Rows:
##############################
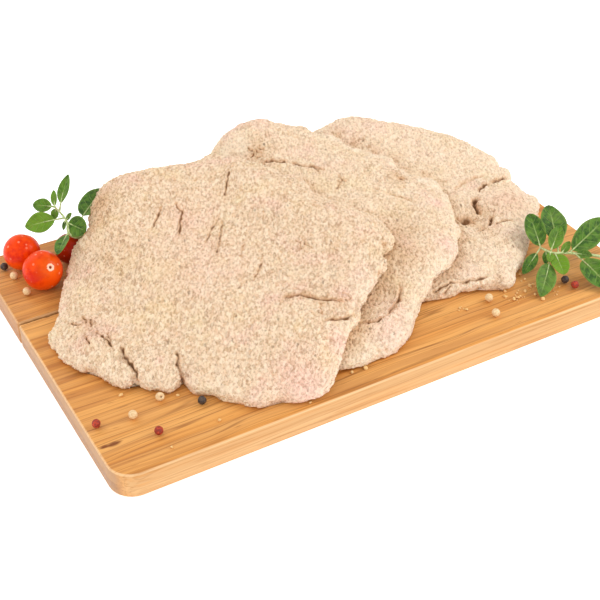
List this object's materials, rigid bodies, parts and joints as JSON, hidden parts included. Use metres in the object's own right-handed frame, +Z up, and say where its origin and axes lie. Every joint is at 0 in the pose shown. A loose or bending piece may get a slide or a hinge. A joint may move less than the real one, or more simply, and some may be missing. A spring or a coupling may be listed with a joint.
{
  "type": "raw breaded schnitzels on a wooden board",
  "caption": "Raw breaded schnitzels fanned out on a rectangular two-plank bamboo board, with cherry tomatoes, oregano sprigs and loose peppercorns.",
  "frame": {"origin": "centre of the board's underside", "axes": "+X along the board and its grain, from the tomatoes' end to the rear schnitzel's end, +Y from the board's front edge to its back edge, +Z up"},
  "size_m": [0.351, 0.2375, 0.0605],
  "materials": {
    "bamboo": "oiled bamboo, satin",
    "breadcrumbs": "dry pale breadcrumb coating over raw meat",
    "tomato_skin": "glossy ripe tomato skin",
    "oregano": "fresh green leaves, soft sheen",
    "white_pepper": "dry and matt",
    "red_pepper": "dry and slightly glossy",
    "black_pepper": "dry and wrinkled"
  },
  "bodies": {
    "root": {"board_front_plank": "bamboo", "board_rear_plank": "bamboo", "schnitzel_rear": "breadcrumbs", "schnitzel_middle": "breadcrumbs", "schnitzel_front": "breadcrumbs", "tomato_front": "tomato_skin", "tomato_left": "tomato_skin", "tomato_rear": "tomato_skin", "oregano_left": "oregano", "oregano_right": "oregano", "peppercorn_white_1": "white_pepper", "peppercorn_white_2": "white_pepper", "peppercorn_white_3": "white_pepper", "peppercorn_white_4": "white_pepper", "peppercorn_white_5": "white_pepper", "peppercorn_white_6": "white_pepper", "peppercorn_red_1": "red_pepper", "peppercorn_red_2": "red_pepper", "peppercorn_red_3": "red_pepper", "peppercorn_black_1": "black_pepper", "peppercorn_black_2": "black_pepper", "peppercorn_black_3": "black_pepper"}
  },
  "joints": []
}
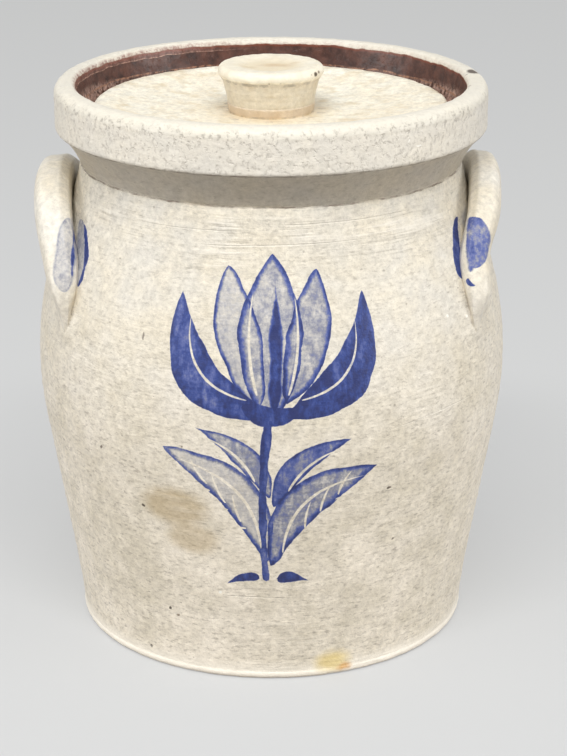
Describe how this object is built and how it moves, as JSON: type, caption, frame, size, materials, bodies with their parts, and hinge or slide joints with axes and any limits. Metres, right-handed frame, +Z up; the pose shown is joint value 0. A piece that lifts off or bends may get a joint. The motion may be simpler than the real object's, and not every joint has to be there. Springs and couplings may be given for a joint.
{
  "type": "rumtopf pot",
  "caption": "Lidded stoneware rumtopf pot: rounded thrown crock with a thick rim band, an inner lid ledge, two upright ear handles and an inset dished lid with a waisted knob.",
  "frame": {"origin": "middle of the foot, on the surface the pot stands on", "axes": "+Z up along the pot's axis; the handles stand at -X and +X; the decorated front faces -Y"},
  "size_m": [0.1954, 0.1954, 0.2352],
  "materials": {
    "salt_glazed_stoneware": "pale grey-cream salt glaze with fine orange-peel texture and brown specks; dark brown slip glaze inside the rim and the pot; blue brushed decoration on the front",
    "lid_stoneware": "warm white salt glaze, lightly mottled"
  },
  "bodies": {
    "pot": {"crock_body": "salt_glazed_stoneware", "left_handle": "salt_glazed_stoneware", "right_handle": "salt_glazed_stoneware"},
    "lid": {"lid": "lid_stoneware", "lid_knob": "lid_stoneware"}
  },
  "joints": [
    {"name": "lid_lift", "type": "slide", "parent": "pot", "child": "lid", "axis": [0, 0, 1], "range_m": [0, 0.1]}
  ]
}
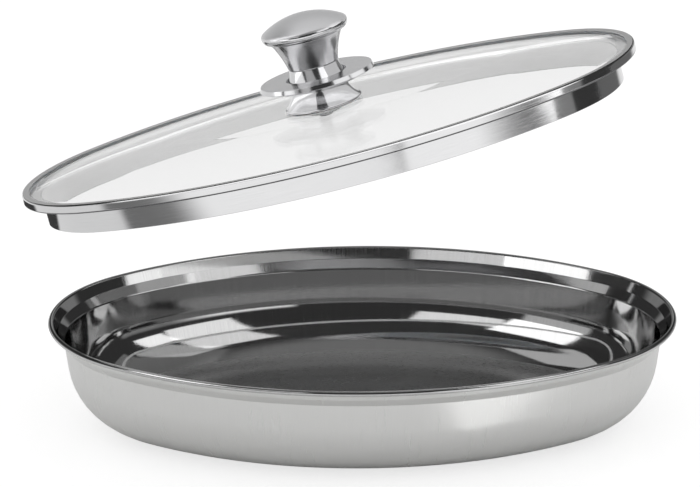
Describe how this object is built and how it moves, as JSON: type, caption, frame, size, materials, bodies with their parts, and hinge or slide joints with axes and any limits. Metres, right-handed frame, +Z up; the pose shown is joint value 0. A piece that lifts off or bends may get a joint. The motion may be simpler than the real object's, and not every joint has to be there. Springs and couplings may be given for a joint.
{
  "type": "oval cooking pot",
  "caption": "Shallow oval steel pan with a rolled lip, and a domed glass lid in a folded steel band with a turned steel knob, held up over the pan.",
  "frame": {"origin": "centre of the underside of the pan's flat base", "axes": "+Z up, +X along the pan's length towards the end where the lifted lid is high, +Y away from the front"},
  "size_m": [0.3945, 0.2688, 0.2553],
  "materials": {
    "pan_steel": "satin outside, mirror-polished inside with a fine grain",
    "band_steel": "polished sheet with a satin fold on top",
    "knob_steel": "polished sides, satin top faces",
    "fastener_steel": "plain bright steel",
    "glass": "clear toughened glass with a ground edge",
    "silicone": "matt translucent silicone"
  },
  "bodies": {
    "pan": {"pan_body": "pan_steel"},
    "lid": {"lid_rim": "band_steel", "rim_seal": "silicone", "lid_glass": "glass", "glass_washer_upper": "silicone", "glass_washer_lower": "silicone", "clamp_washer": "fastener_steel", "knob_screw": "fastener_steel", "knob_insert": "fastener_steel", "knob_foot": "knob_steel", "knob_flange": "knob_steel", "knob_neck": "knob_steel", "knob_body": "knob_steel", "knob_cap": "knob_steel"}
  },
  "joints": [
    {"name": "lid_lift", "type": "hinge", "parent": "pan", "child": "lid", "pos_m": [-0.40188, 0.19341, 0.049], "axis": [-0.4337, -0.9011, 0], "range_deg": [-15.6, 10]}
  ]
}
##############################
Without changing a word, restate the whole listing.

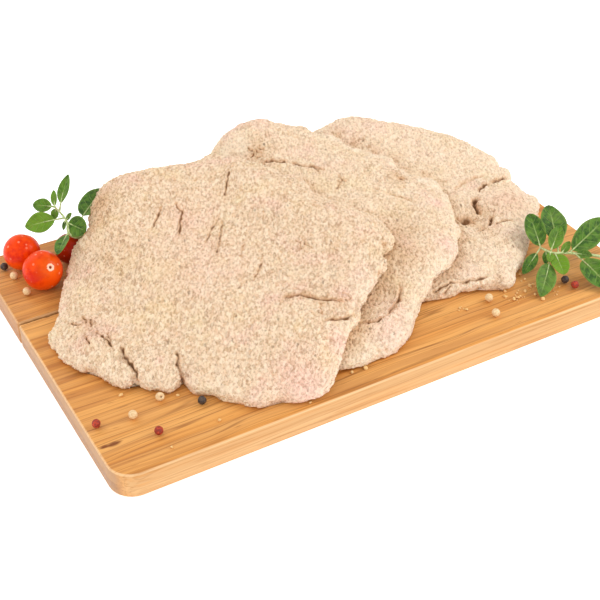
List this object's materials, rigid bodies, parts and joints as JSON, hidden parts included. Use metres in the object's own right-handed frame, +Z up, and say where its origin and axes lie. Every joint is at 0 in the pose shown. A loose or bending piece may get a slide or a hinge. A joint may move less than the real one, or more simply, and some may be missing. A spring or a coupling may be listed with a joint.
{
  "type": "raw breaded schnitzels on a wooden board",
  "caption": "Raw breaded schnitzels fanned out on a rectangular two-plank bamboo board, with cherry tomatoes, oregano sprigs and loose peppercorns.",
  "frame": {"origin": "centre of the board's underside", "axes": "+X along the board and its grain, from the tomatoes' end to the rear schnitzel's end, +Y from the board's front edge to its back edge, +Z up"},
  "size_m": [0.351, 0.2375, 0.0605],
  "materials": {
    "bamboo": "oiled bamboo, satin",
    "breadcrumbs": "dry pale breadcrumb coating over raw meat",
    "tomato_skin": "glossy ripe tomato skin",
    "oregano": "fresh green leaves, soft sheen",
    "white_pepper": "dry and matt",
    "red_pepper": "dry and slightly glossy",
    "black_pepper": "dry and wrinkled"
  },
  "bodies": {
    "root": {"board_front_plank": "bamboo", "board_rear_plank": "bamboo", "schnitzel_rear": "breadcrumbs", "schnitzel_middle": "breadcrumbs", "schnitzel_front": "breadcrumbs", "tomato_front": "tomato_skin", "tomato_left": "tomato_skin", "tomato_rear": "tomato_skin", "oregano_left": "oregano", "oregano_right": "oregano", "peppercorn_white_1": "white_pepper", "peppercorn_white_2": "white_pepper", "peppercorn_white_3": "white_pepper", "peppercorn_white_4": "white_pepper", "peppercorn_white_5": "white_pepper", "peppercorn_white_6": "white_pepper", "peppercorn_red_1": "red_pepper", "peppercorn_red_2": "red_pepper", "peppercorn_red_3": "red_pepper", "peppercorn_black_1": "black_pepper", "peppercorn_black_2": "black_pepper", "peppercorn_black_3": "black_pepper"}
  },
  "joints": []
}
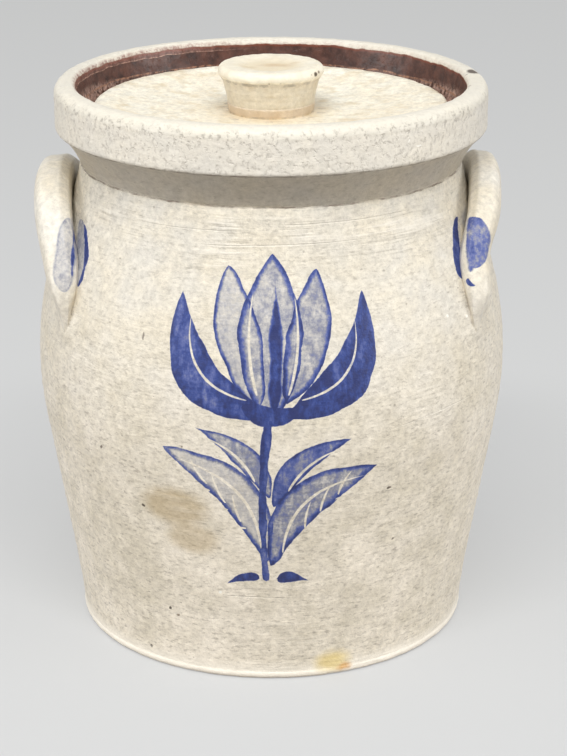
Describe how this object is built and how it moves, as JSON: type, caption, frame, size, materials, bodies with their parts, and hinge or slide joints with axes and any limits. Metres, right-handed frame, +Z up; the pose shown is joint value 0. A piece that lifts off or bends may get a joint. The motion may be simpler than the real object's, and not every joint has to be there. Springs and couplings may be given for a joint.
{
  "type": "rumtopf pot",
  "caption": "Lidded stoneware rumtopf pot: rounded thrown crock with a thick rim band, an inner lid ledge, two upright ear handles and an inset dished lid with a waisted knob.",
  "frame": {"origin": "middle of the foot, on the surface the pot stands on", "axes": "+Z up along the pot's axis; the handles stand at -X and +X; the decorated front faces -Y"},
  "size_m": [0.1954, 0.1954, 0.2352],
  "materials": {
    "salt_glazed_stoneware": "pale grey-cream salt glaze with fine orange-peel texture and brown specks; dark brown slip glaze inside the rim and the pot; blue brushed decoration on the front",
    "lid_stoneware": "warm white salt glaze, lightly mottled"
  },
  "bodies": {
    "pot": {"crock_body": "salt_glazed_stoneware", "left_handle": "salt_glazed_stoneware", "right_handle": "salt_glazed_stoneware"},
    "lid": {"lid": "lid_stoneware", "lid_knob": "lid_stoneware"}
  },
  "joints": [
    {"name": "lid_lift", "type": "slide", "parent": "pot", "child": "lid", "axis": [0, 0, 1], "range_m": [0, 0.1]}
  ]
}
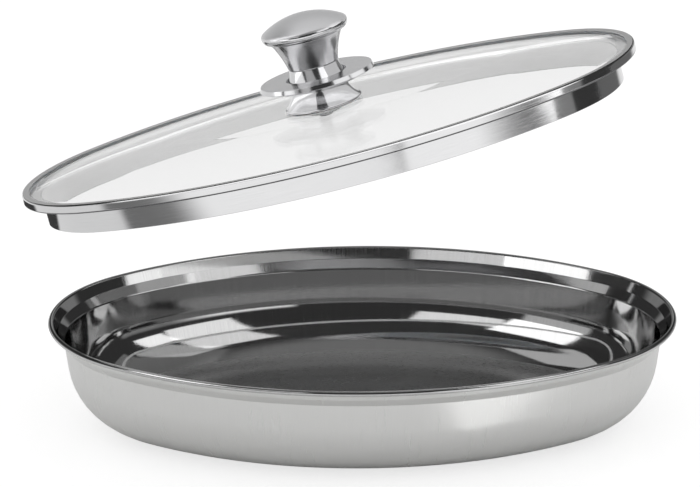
Describe how this object is built and how it moves, as JSON: type, caption, frame, size, materials, bodies with their parts, and hinge or slide joints with axes and any limits. Metres, right-handed frame, +Z up; the pose shown is joint value 0. A piece that lifts off or bends may get a joint. The motion may be simpler than the real object's, and not every joint has to be there. Springs and couplings may be given for a joint.
{
  "type": "oval cooking pot",
  "caption": "Shallow oval steel pan with a rolled lip, and a domed glass lid in a folded steel band with a turned steel knob, held up over the pan.",
  "frame": {"origin": "centre of the underside of the pan's flat base", "axes": "+Z up, +X along the pan's length towards the end where the lifted lid is high, +Y away from the front"},
  "size_m": [0.3945, 0.2688, 0.2553],
  "materials": {
    "pan_steel": "satin outside, mirror-polished inside with a fine grain",
    "band_steel": "polished sheet with a satin fold on top",
    "knob_steel": "polished sides, satin top faces",
    "fastener_steel": "plain bright steel",
    "glass": "clear toughened glass with a ground edge",
    "silicone": "matt translucent silicone"
  },
  "bodies": {
    "pan": {"pan_body": "pan_steel"},
    "lid": {"lid_rim": "band_steel", "rim_seal": "silicone", "lid_glass": "glass", "glass_washer_upper": "silicone", "glass_washer_lower": "silicone", "clamp_washer": "fastener_steel", "knob_screw": "fastener_steel", "knob_insert": "fastener_steel", "knob_foot": "knob_steel", "knob_flange": "knob_steel", "knob_neck": "knob_steel", "knob_body": "knob_steel", "knob_cap": "knob_steel"}
  },
  "joints": [
    {"name": "lid_lift", "type": "hinge", "parent": "pan", "child": "lid", "pos_m": [-0.40188, 0.19341, 0.049], "axis": [-0.4337, -0.9011, 0], "range_deg": [-15.6, 10]}
  ]
}